▶ GIVEN INFORMATION:
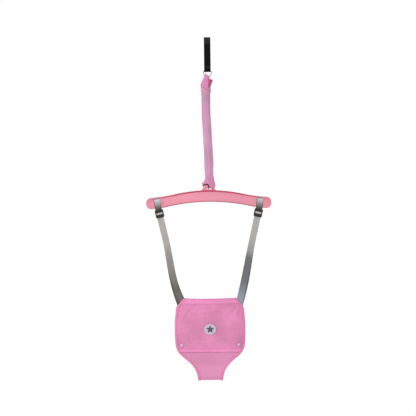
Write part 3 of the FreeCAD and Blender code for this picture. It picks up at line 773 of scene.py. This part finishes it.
def sleeve_flap():
    """Loose corner of the turned-over top that stands off to the right and shows its inner side, whose
    darker colour is painted shade.
    """
    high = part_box("spring_sleeve")[1]
    rows, columns = 20, 16
    points = []
    for i in range(rows):
        t = i / (rows - 1)
        for j in range(columns):
            s = j / (columns - 1)
            left = 0.0030 + 0.0050 * t
            right = 0.0200 - 0.0112 * t ** 1.15
            x = left + (right - left) * s
            z = high[2] - 0.0005 - 0.0052 * s * (1 - t) - 0.0350 * t
            swell = 0.0042 * math.sin(math.pi * min(1.0, s * 1.1)) * (1 - 0.4 * t)
            y = -0.0112 - swell + 0.0055 * s - 0.0032 * t
            points.append((x, y, z))
    obj = mesh_object("sleeve_flap", points, grid_faces(rows, columns), M["sleeve_lining"])
    thicken(obj, 0.0009, 0)
    finish_piece(obj, "spring_top", "sleeve_fabric")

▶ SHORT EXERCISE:
Write down the full listing again, exactly.

▶ OUTPUT OF THE EXERCISE:
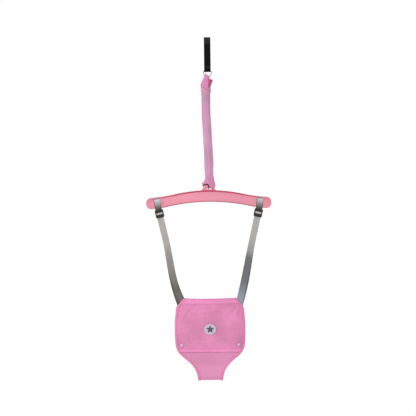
Write part 3 of the FreeCAD and Blender code for this picture. It picks up at line 773 of scene.py. This part finishes it.
def sleeve_flap():
    """Loose corner of the turned-over top that stands off to the right and shows its inner side, whose
    darker colour is painted shade.
    """
    high = part_box("spring_sleeve")[1]
    rows, columns = 20, 16
    points = []
    for i in range(rows):
        t = i / (rows - 1)
        for j in range(columns):
            s = j / (columns - 1)
            left = 0.0030 + 0.0050 * t
            right = 0.0200 - 0.0112 * t ** 1.15
            x = left + (right - left) * s
            z = high[2] - 0.0005 - 0.0052 * s * (1 - t) - 0.0350 * t
            swell = 0.0042 * math.sin(math.pi * min(1.0, s * 1.1)) * (1 - 0.4 * t)
            y = -0.0112 - swell + 0.0055 * s - 0.0032 * t
            points.append((x, y, z))
    obj = mesh_object("sleeve_flap", points, grid_faces(rows, columns), M["sleeve_lining"])
    thicken(obj, 0.0009, 0)
    finish_piece(obj, "spring_top", "sleeve_fabric")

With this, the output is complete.